Participant: Dr JoniVirkkunen
Karelian Institute
University of Joensuu
Finland
Email: joni.virkkunen@joensuu.fi

Proposal for the meeting or other role at the meeting:
Estonia received its independence in the early 1990’s when the Soviet Union collapsed. Instead of recreating the state, the Estonian state institutions were formally restored. Being an identity-related conscious choice of the political elite, the restoration principle created continuity from the “first” Estonian independence and formal denial of the Soviet occupation.
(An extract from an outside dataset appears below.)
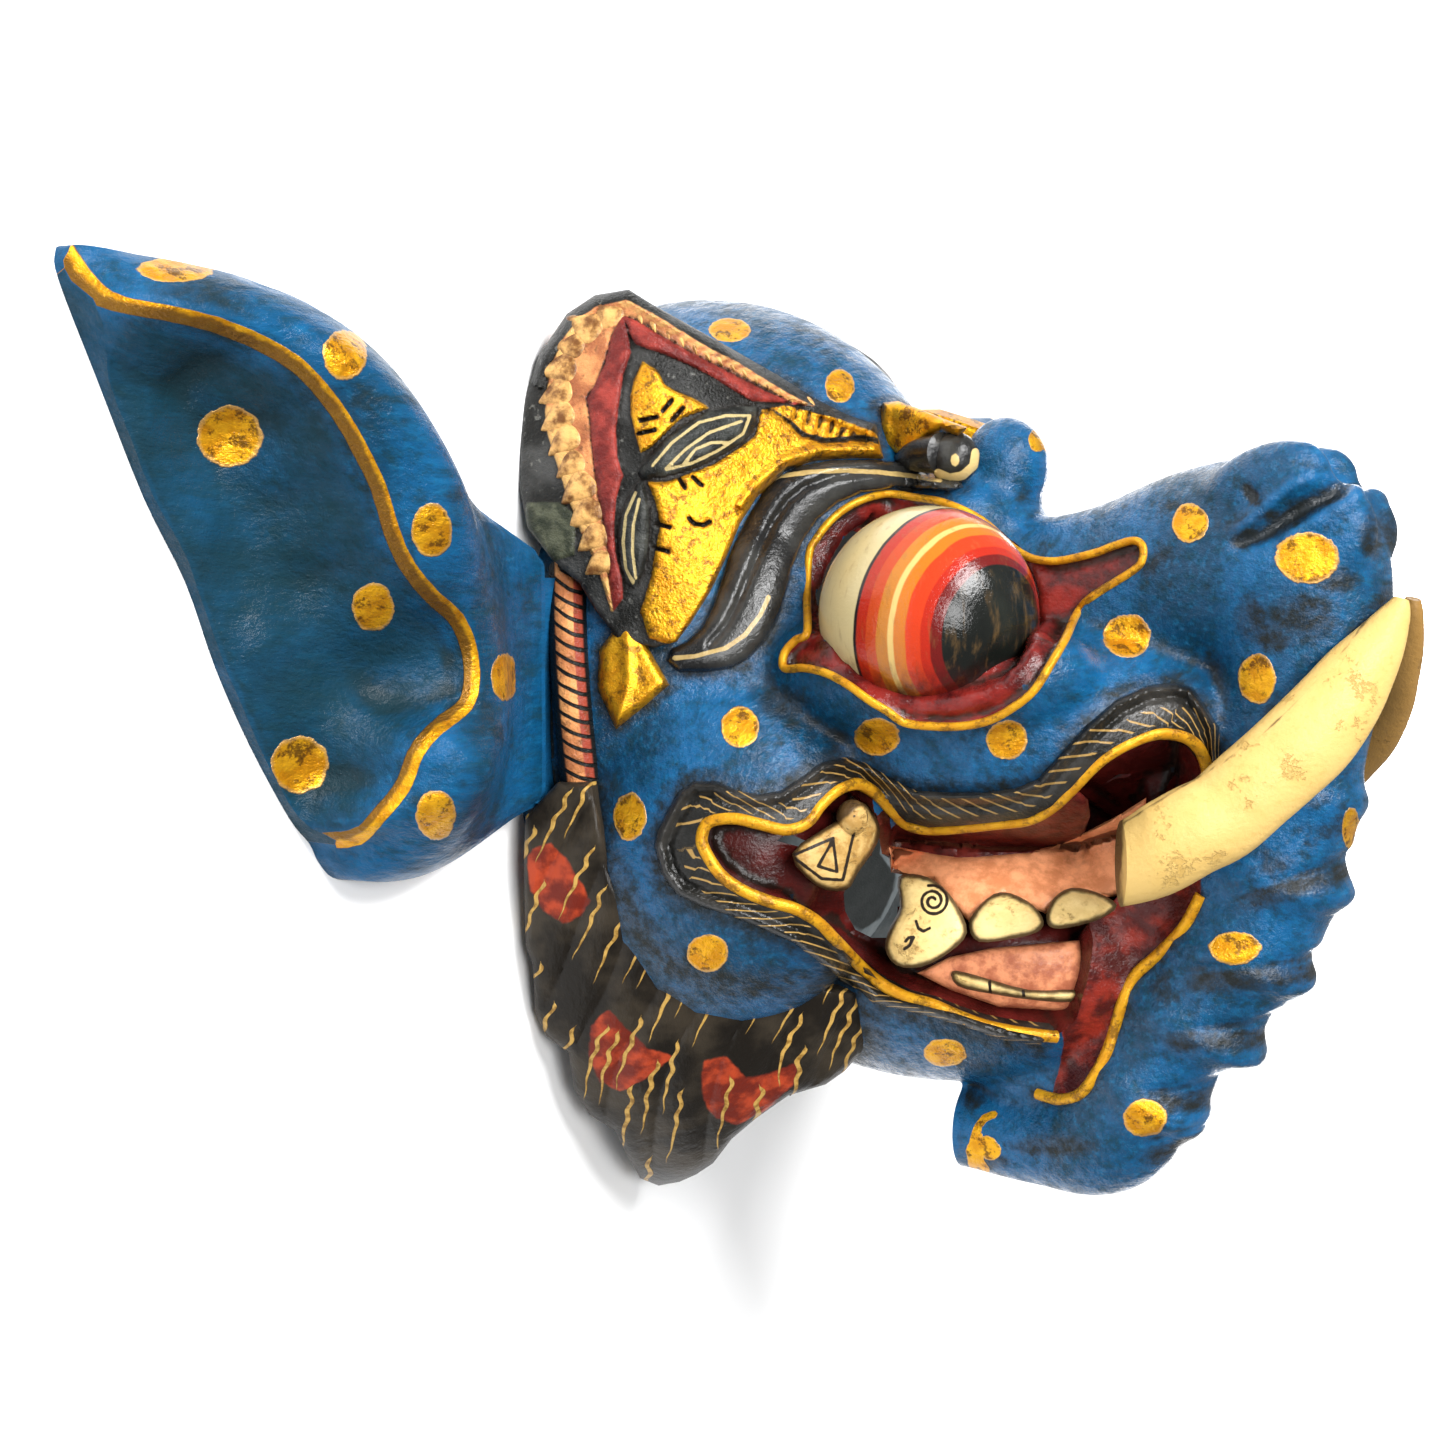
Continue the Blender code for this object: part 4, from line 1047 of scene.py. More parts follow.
RED_SIDE = [
    (128, -30), (127.5, -46), (123, -54.5), (116.5, -61.5), (109.5, -68), (106.5, -75), (104.5, -82),
    (102, -89), (98, -96), (94.5, -99.5), (89.5, -100.5), (88, -98.5), (89.5, -93.5), (91, -85.5),
    (90, -80), (92, -60), (96, -45),
]
# The seat that is sunk under each eyeball: across, up, radius and depth
EYE_SEAT = (55.6, 30.5, 28, 9)
EYE_CENTRE = (-45, 29, 91)
EYE_RADIUS = 26.0
TUSK_EDGE = [
    (107.5, -26.5), (121, -18), (135.5, -9.5), (150.5, 2.5), (162.5, 15), (173, 29), (178.5, 35.5),
]
# The tusk: across, up, sideways place, half width, half thickness
TUSK = [
    (106.2, -37.7, -47, 11.3, 8.5), (115, -34.5, -47, 12, 8.5), (125, -29, -44, 12, 8.5),
    (133, -25, -40.5, 12, 8), (141, -18, -37, 12, 8), (149, -11, -33, 12, 7.5), (157, -3.5, -29, 12, 7),
    (164, 5, -24, 11, 6.5), (169.5, 13, -18.5, 9.5, 6), (175, 21, -13.5, 7, 5), (179.5, 29, -9, 4, 3),
    (181, 33, -7.5, 2, 2),
]
# The trunk's ledges, and the snout's wrinkles: a line, its height and its half width
TRUNK_LEDGES = [
    [(135.4, -45.2), (144.6, -42.2), (153.8, -39.9), (159.9, -38.3), (166.8, -34.9)],
    [(120.9, -65.5), (143.9, -64), (155.3, -62.8), (160.7, -60.2)],
    [(115.5, -81.2), (134.7, -80.4), (142.3, -80.1), (148.8, -77.4)],
    [(109.4, -98.4), (124, -96.9), (131.2, -95.4), (135, -93.5)],
    [(109.4, -111.8), (118.6, -110.7), (123.2, -109.5), (127.4, -107.6)],
]
WRINKLES = [
    ([(137.2, 50.1), (144.8, 58.2), (151.3, 63.7), (156.8, 65.3)], 2.4, 1.8),
    ([(137.7, 48.5), (144.8, 50.8), (153.1, 55.9), (159.6, 59.6), (164.2, 61.9)], -3.4, 2.2),
    ([(151.3, 49.9), (159.6, 55), (167.9, 60.5)], 2.0, 2.6), ([(139.8, 62.5), (142, 59.2)], -1.8, 1.4),
]
# Where the dark glaze and the painted shade lie thick: across, up, half width, half height
DARKS = [
    (173, 50, 4.5, 9), (163, 38, 9, 5), (155, 28, 13, 9), (147, 23, 9, 6), (146, 55, 9, 3),
    (156, 58, 7, 3), (141, 28, 6, 8), (150, 0, 8, 9), (72, -117, 6, 3), (88, -113, 16, 4),
    (66, -100, 6, 4), (-33, -47, 5, 16), (-18, -75, 14, 7), (10, -84, 16, 5), (44, 84, 8, 5),
    (62, 80, 5, 6), (95, 62, 10, 5), (16, 5, 9, 6),
]
# The gold spots: across, up, half width, half height
EAR_SPOTS = [
    (-146, 120.7, 10.7, 3.3), (-100.7, 98, 6, 6.7), (-131.3, 76.1, 8.7, 8.3), (-77.5, 51.3, 5.6, 7.3),
    (-93.2, 30.8, 5.7, 6.7), (-58, 12.1, 3.7, 6.3), (-112.7, -11.3, 7.7, 7.7), (-76.4, -24.7, 5.3, 6.7),
]
HEAD_SPOTS = [
    (2, 104.7, 5.6, 3.2), (31.3, 89.7, 4, 4.5), (83.9, 75.3, 2.4, 3.2), (4.7, -1.2, 5.1, 5.6),
    (-24.7, -25.2, 4.4, 6.4), (-3.9, -61.5, 5.6, 5.1), (41.2, -3.9, 6.1, 5.1), (75.9, -4.7, 5.6, 5.3),
    (107.9, 23.1, 6.4, 5.9), (124.7, 53.2, 4.8, 5.3), (155.9, 43.9, 8.7, 6.9), (142.5, 11.6, 5.1, 6.7),
    (167.6, -28.4, 2.4, 5.9), (136.7, -60.1, 6.9, 4.5), (112.7, -105.5, 5.9, 5.1),
    (59.3, -88.1, 5.9, 3.7),
]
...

Yet, that also had a direct impact on the territorial and ethnic bounding of the state, on the way that the Estonian state borders and the extensive Russian-speaking minority were (or were not) managed. (1) Estonia still does not have a formal border treaty with the Russian Federation. (2) For more than 15 years after the reintroduction of Estonian independence, over 200.000 Russian-speaking individuals still live in the country with no citizenship, or with citizenship of another country (usually Russia). The nationalization of Post-Soviet Estonian state and Schengen regime create an interesting context where both Estonian territory and its borders to the East as well as the Russian-speaking minority should be discussed. These elements of bordering and re-bordering I will be my contribution to the working group.